Traces of coronavirus remained inside cabins of the Diamond Princess cruise ship for more than two weeks after the cruise ship was vacated, according to a report released by the U.S. Centers for Disease Control (CDC) on Monday and published in ABC News.
Researchers who studied the ship, which docked in Japan on February 5th and was placed in quarantine for more than two weeks after several passengers and crew contracted COVID-19, determined that there were still traces of SARS-CoV-2 RNA present inside cabins a full 17 days after the 3,711 passengers and crew had disembarked.
The cabins had not yet been sanitized at that point, and CDC researchers said it was too early to draw conclusions from the data.
In February, toward the beginning of the outbreak, passengers on the Diamond Princess represented the largest cluster of coronavirus cases outside mainland China, with 712 people aboard the boat contracting the virus. CDC researchers found that 46% of the infected passengers and crew members were asymptomatic at the time of testing. The report added that roughly 18% of infected persons never developed symptoms.

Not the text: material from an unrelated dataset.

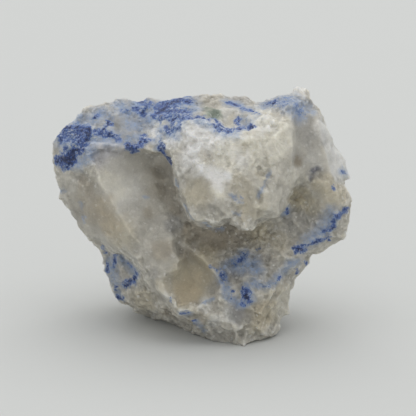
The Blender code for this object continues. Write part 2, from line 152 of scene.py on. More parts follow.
def patch(points, middle, radius, edge):
    """For every one of the points, 1 near the middle of a patch and 0 from its radius on.

    The higher the edge, the nearer to the radius it starts to fade.
    """
    away = np.linalg.norm(points - middle, axis=1) / radius
    return np.clip(edge * (1.0 - away), 0.0, 1.0)


# How much the crystals differ in tilt and in level, how deep the valleys between them are, and where in the
# noise their tilts and levels are drawn.
TILT = 1.6
LEVEL = 0.5
VALLEY = 0.8
TILT_DRAW = 5.3
LEVEL_DRAW = 9.7


def crystals(width):
    """The height of the broken crystals at every point, from about -1 to 1: flat faces with sharp edges.

    Each crystal is a plane with its own level and tilt, and at every point the lowest plane around it shows.
    """
    heights = []
    for spot in spots:
        here = Vector(spot) / width
        faces = []
        for middle in noise.voronoi(here)[1]:
            away = here - middle
            tilt = noise.cell_vector(middle * TILT_DRAW) - Vector((0.5, 0.5, 0.5))
            level = LEVEL * noise.cell(middle * LEVEL_DRAW)
            faces.append(level + TILT * tilt.dot(away) + VALLEY * away.length_squared)
        heights.append(min(faces))
    heights = np.array(heights)
    return heights - heights.mean()


# The smooth breaks: the middle of each, its radius, and the share of the crumbs that is left there.
SMOOTH_BREAKS = [
    (-12.0, 27.5, 6.5, 0.12), (-9.0, 23.5, 5.5, 0.20), (-6.5, 18.5, 4.0, 0.35), (-1.2, 11.0, 5.0, 0.10),
    (17.8, 33.5, 6.5, 0.22), (22.5, 31.0, 3.5, 0.25), (-6.8, 14.8, 3.5, 0.30), (-6.8, 9.6, 2.6, 0.20),
    (-18.0, 22.5, 5.5, 0.35), (2.6, 27.6, 3.4, 0.40), (0.0, 24.5, 3.4, 0.45), (12.5, 33.0, 3.5, 0.45),
    (12.5, 23.5, 3.5, 0.40), (5.5, 38.5, 4.5, 0.55), (-12.5, 36.5, 2.5, 0.40), (-6.5, 28.8, 3.2, 0.10),
    (2.5, 17.0, 3.0, 0.45), (-1.0, 26.5, 3.2, 0.30), (8.0, 26.5, 3.4, 0.35), (13.5, 28.0, 3.0, 0.45),
    (3.2, 24.6, 2.2, 0.40), (9.3, 22.8, 2.4, 0.40), (6.5, 31.8, 2.2, 0.50), (9.5, 35.0, 2.0, 0.50),
    (-13.5, 21.5, 4.0, 0.20), (-10.5, 17.5, 3.5, 0.30), (-15.5, 18.6, 3.0, 0.30), (-3.0, 22.5, 2.4, 0.40),
    (20.8, 25.0, 3.4, 0.35), (-22.0, 26.5, 2.4, 0.40), (6.6, 5.6, 2.4, 0.35), (14.5, 7.6, 2.4, 0.50),
]
# The same on the far side, where places are right of the stone's middle and up from the table.
FAR_SMOOTH_BREAKS = [
    (-6.0, 31.0, 6.5, 0.15), (11.0, 25.0, 5.5, 0.20), (-13.5, 17.0, 4.5, 0.25), (5.0, 11.0, 4.5, 0.30),
]
# How sharply they start.
BREAK_EDGE = 3.0


def crumbs_left():
    """The share of the crumbs that the smooth breaks leave at every point of the skin."""
    shares = np.ones(len(spots))
    from_front = seen(spots)
    for found, breaks in ((on_front, SMOOTH_BREAKS), (on_back, FAR_SMOOTH_BREAKS)):
        for across, up, radius, left in breaks:
            smooth = patch(from_front, found(across, up), radius, BREAK_EDGE)
            shares = np.minimum(shares, 1.0 + (left - 1.0) * smooth)
    return shares


crumbly = crumbs_left()

# Each size of crystal: its width and how far it stands up or lies deep.
CRYSTALS = [(3.0, 0.34), (1.5, 0.27), (0.75, 0.20)]
relief = sum(crystals(width) * rise for width, rise in CRYSTALS) * crumbly

# The shell-shaped break at the left: where the blow fell, the middle of the ripples around it, how far they
# reach and how sharply they end, and their width, their height and the way they wander.
BLOW = (-14.0, 36.0)
RIPPLES = (-11.5, 28.0)
RIPPLES_REACH = 6.0
RIPPLES_EDGE = 1.6
RIPPLE_WIDTH = 1.15
RIPPLE_HEIGHT = 0.022
RIPPLE_WANDER = (4.0, 1.3)
from_blow = np.linalg.norm(bent(*RIPPLE_WANDER) - on_front(*BLOW), axis=1)
on_shell = patch(seen(spots), on_front(*RIPPLES), RIPPLES_REACH, RIPPLES_EDGE)
relief += np.sin(from_blow * math.tau / RIPPLE_WIDTH) * RIPPLE_HEIGHT * on_shell

carved = spots + facing * relief[:, None]
carved[:, 2] = np.maximum(carved[:, 2], 0.0)
stone.data.vertices.foreach_set("co", (carved * MM).ravel())
stone.data.update()

# The flattest faces are merged, and the rest is worked out on the skin that is left.
thin = stone.modifiers.new("thin", "DECIMATE")
thin.ratio = SKIN_TRIANGLES / sum(len(face.vertices) - 2 for face in stone.data.polygons)
settle(stone)
for vert in stone.data.vertices:
    vert.co.z = max(vert.co.z, 0.0)
spots, facing, surface = skin_of(stone)
count = len(spots)
crumbly = crumbs_left()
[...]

"A high proportion of asymptomatic infections could partially explain the high [infection] rate among cruise ship passengers and crew," the report said. Other accounts of life on the quarantined ship noted that even after the virus was known to be spreading, some of the cruise ship’s staff and particularly those responsible for food preparation continued to have contact with the passengers and each other, leading many to criticize the way in which the crisis was handled on the ship. Dr. Anthony Fauci, director of the US National Institute of Allergy and Infectious Diseases and one of President Trump’s chief advisers in the coronavirus crisis, told USA Today that “the quarantine process failed,” on the Diamond Princess.
The CDC cited a number of factors that facilitated the dramatic spread of infection, including the mingling of passengers from several regions of the globe. Although most of the passengers have since been repatriated, 11 are still in Japanese hospitals, with seven of them in serious condition.